If you have been following along these last few years, you know how open I’ve been about us wanting to leave the city. The truth is that we’ve been unhappy here for a while, not feeling like our quality of life is where it should be due to the high expense of everything, family support far, far away, and friends not really close by to hang with at a moments notice. And don’t get me started on the whole stroller on the subway thing. Even though this city is small, everyone is so spread out and it feels like plans to hang with friends take a year to come to fruition and being really social people, we feel like we’re missing out on something. Not to mention, we’ve been so incredibly unhappy with the school system.
So when we knew we had outgrown our apartment and our lease was coming to an end this month, we started looking in the Connecticut area for homes to rent so that Chris could still commute into the city for work. This turned into a few month nightmare, even though we were working with an awesome realtor. It was highly competitive and due to the lack of rentals in this very residential area, whenever one would go on the market the owner was flooded with applicants. Getting chosen was like finding a needle in a haystack and my stomach had been in such knots every week, waiting for good news or bad news. So I’ve been spending a lot of time praying.
Not wanting to quickly buy something in an area that we were unsure we wanted to be our forever home, we made a really big decision. And this decision is encompassing the full meaning of the word “adventure,” but also bringing a bunch of bravery into the mix.
This weekend, at the end of our lease, we will be packing our essentials into a NYC storage unit and Chris will be driving the kids and I to my parent’s for 6 months. He will stay with his mom in the city, continue to work, but has a lengthy military training in between, and then in February, we’ll all join back together in a townhouse we’ll rent in Ohio near my sister and her family (with lots of visits in between). Why? We’ll be in an area we all really enjoy and not have to worry about paying $400 a month for parking ever again. Saving some dough on rent will be great, but most importantly, we’ll be able to put all the hard earned money that we have worked so hard to save into some investments so that we can finally buy a gorgeous home in an area where we can all live our best life.
It’s all so scary and I have not been myself lately. I’ve been really absent on social media and on the blog in the last weeks that have lead to us making this decision, and now you know why. I haven’t been healthy. While I have been running each week, but I’ve been cooking all the comfort food and drinking way too much every single night and I hate the idea of being apart from Chris for 6 months. It’s almost like I have a permanent stomach bug that won’t go away. But within all of this chaos, there is a silver lining: Chris and I, my forever partner, have made yet another, big, life decision together and its liberating and amazing to know that we can get through anything – together. We’re working towards big things, hand in hand.

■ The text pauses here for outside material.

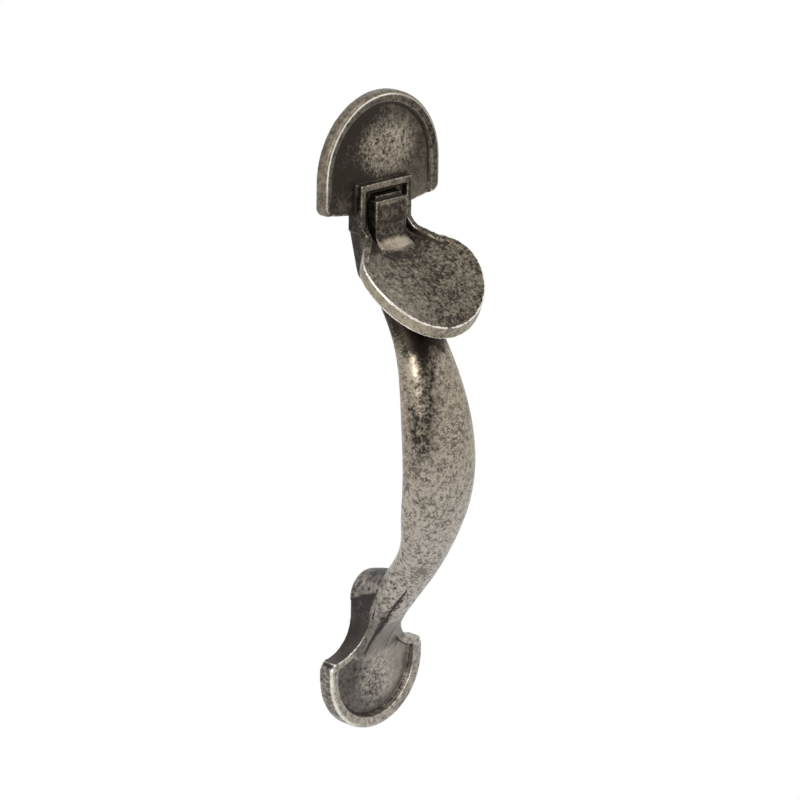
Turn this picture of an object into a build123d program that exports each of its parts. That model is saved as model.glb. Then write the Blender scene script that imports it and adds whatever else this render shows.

Once we get settled, I’ll be working a lot more to distract myself from missing Chris and (gasp!) finally get my drivers license. Branden is excited to be registered in the fall to go to school in the district that I went to. We’ll be doing everything we can to stay connected during these months apart. We’re all trying to shift our mindset and get excited about what the future has in store for us, instead of worrying about the day to day. We’re strong and will get through it.
Anytime we second guess what we’re doing or start thinking that we’re crazy, I keep repeating the words “change cannot happen unless change happens.” We’re never going to reach our goals of living in a place where the kids have a backyard to play in if we just keep renewing our lease in an apartment we hate. We’re never going to have the life that we sit and talk about almost every single night if we don’t push forward and make it happen. We only have this one life to live and the Cooper family is ready to make the most of it.
Have you ever made a really big change like this? I would love to hear your story! Comment below!
XOXO,
Allison
Reesa Lewandowski says
Best of luck!!! Change is so scary and unknown, but I bet once you get into the thick of it you are going to be so happy!
Allison Cooper says
Thanks Reesa! Its going to be a bit of getting used to, but I’m happy with the decision we made!
jenn says
CONGRATULATIONS!!! Being near family is so important- I wish you all the happiness in the world. You know what they say when one door closes……
Allison Cooper says
Thanks Jenn! You’re always so supportive and encouraging! I think it will make the world of a difference being near family and having some help!
Margarita says
Congratulations and best of luck to you all! I can’t wait to follow along with your journey and adventure. xoxo
Allison Cooper says
Thanks for your sweet words Margarita! How are your sweet boys? I miss you! XO
Katy says
Good luck to the Cooper family! Go for it!
My only words of wisdom from times of big change in my life is that there will be hard times, even though things are exciting and new. But there are hard times no matter what, so go for it!